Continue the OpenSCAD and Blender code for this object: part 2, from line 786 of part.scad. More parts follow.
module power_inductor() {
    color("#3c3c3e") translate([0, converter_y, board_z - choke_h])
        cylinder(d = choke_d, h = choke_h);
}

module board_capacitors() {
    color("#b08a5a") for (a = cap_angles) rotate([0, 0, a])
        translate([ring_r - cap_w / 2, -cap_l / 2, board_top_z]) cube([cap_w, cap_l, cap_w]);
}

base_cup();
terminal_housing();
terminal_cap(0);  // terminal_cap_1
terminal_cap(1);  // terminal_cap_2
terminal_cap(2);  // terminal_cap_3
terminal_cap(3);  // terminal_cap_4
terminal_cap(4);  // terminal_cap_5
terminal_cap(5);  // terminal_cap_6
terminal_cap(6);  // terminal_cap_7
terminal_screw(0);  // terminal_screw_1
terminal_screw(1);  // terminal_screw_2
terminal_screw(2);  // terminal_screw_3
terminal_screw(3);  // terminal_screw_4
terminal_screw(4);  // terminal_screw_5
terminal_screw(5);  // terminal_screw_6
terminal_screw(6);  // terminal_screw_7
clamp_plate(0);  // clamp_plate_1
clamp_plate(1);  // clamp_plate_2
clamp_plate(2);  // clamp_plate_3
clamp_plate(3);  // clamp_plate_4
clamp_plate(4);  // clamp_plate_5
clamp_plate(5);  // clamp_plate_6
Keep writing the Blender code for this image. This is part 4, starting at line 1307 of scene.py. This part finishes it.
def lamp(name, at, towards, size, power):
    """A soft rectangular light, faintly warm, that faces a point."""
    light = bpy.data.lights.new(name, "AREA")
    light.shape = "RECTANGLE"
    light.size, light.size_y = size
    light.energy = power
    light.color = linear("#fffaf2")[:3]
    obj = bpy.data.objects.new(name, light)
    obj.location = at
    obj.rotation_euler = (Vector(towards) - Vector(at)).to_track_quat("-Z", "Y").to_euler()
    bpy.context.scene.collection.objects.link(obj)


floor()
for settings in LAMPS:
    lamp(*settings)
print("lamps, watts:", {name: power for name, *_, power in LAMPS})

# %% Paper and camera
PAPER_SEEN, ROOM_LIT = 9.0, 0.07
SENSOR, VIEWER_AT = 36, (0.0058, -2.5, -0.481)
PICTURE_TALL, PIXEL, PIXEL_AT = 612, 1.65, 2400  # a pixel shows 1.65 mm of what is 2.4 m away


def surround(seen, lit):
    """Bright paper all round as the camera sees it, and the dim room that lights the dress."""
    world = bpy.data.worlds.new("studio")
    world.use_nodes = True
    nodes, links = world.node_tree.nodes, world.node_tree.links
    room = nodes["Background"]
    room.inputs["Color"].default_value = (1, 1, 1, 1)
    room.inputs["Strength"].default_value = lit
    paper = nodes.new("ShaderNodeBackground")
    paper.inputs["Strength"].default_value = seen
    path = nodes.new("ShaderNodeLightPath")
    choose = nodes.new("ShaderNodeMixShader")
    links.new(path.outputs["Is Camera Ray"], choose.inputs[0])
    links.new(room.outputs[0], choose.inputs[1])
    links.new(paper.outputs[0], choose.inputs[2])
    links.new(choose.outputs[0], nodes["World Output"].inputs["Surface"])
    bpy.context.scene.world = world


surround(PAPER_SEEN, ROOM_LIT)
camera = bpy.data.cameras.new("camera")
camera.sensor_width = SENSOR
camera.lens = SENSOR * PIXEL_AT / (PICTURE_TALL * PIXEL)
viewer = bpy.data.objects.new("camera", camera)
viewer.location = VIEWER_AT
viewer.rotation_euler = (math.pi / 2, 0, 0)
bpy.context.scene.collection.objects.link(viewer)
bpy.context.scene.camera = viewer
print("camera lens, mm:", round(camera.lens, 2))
__________
The problem ::
The answer should consist of the lines from the first line of the entries through the line with "PICTURE_TALL, PIXEL, PIXEL_AT", copied exactly.

Solved problem ::
Continue the OpenSCAD and Blender code for this object: part 2, from line 786 of part.scad. More parts follow.
module power_inductor() {
    color("#3c3c3e") translate([0, converter_y, board_z - choke_h])
        cylinder(d = choke_d, h = choke_h);
}

module board_capacitors() {
    color("#b08a5a") for (a = cap_angles) rotate([0, 0, a])
        translate([ring_r - cap_w / 2, -cap_l / 2, board_top_z]) cube([cap_w, cap_l, cap_w]);
}

base_cup();
terminal_housing();
terminal_cap(0);  // terminal_cap_1
terminal_cap(1);  // terminal_cap_2
terminal_cap(2);  // terminal_cap_3
terminal_cap(3);  // terminal_cap_4
terminal_cap(4);  // terminal_cap_5
terminal_cap(5);  // terminal_cap_6
terminal_cap(6);  // terminal_cap_7
terminal_screw(0);  // terminal_screw_1
terminal_screw(1);  // terminal_screw_2
terminal_screw(2);  // terminal_screw_3
terminal_screw(3);  // terminal_screw_4
terminal_screw(4);  // terminal_screw_5
terminal_screw(5);  // terminal_screw_6
terminal_screw(6);  // terminal_screw_7
clamp_plate(0);  // clamp_plate_1
clamp_plate(1);  // clamp_plate_2
clamp_plate(2);  // clamp_plate_3
clamp_plate(3);  // clamp_plate_4
clamp_plate(4);  // clamp_plate_5
clamp_plate(5);  // clamp_plate_6
Keep writing the Blender code for this image. This is part 4, starting at line 1307 of scene.py. This part finishes it.
def lamp(name, at, towards, size, power):
    """A soft rectangular light, faintly warm, that faces a point."""
    light = bpy.data.lights.new(name, "AREA")
    light.shape = "RECTANGLE"
    light.size, light.size_y = size
    light.energy = power
    light.color = linear("#fffaf2")[:3]
    obj = bpy.data.objects.new(name, light)
    obj.location = at
    obj.rotation_euler = (Vector(towards) - Vector(at)).to_track_quat("-Z", "Y").to_euler()
    bpy.context.scene.collection.objects.link(obj)


floor()
for settings in LAMPS:
    lamp(*settings)
print("lamps, watts:", {name: power for name, *_, power in LAMPS})

# %% Paper and camera
PAPER_SEEN, ROOM_LIT = 9.0, 0.07
SENSOR, VIEWER_AT = 36, (0.0058, -2.5, -0.481)
PICTURE_TALL, PIXEL, PIXEL_AT = 612, 1.65, 2400  # a pixel shows 1.65 mm of what is 2.4 m away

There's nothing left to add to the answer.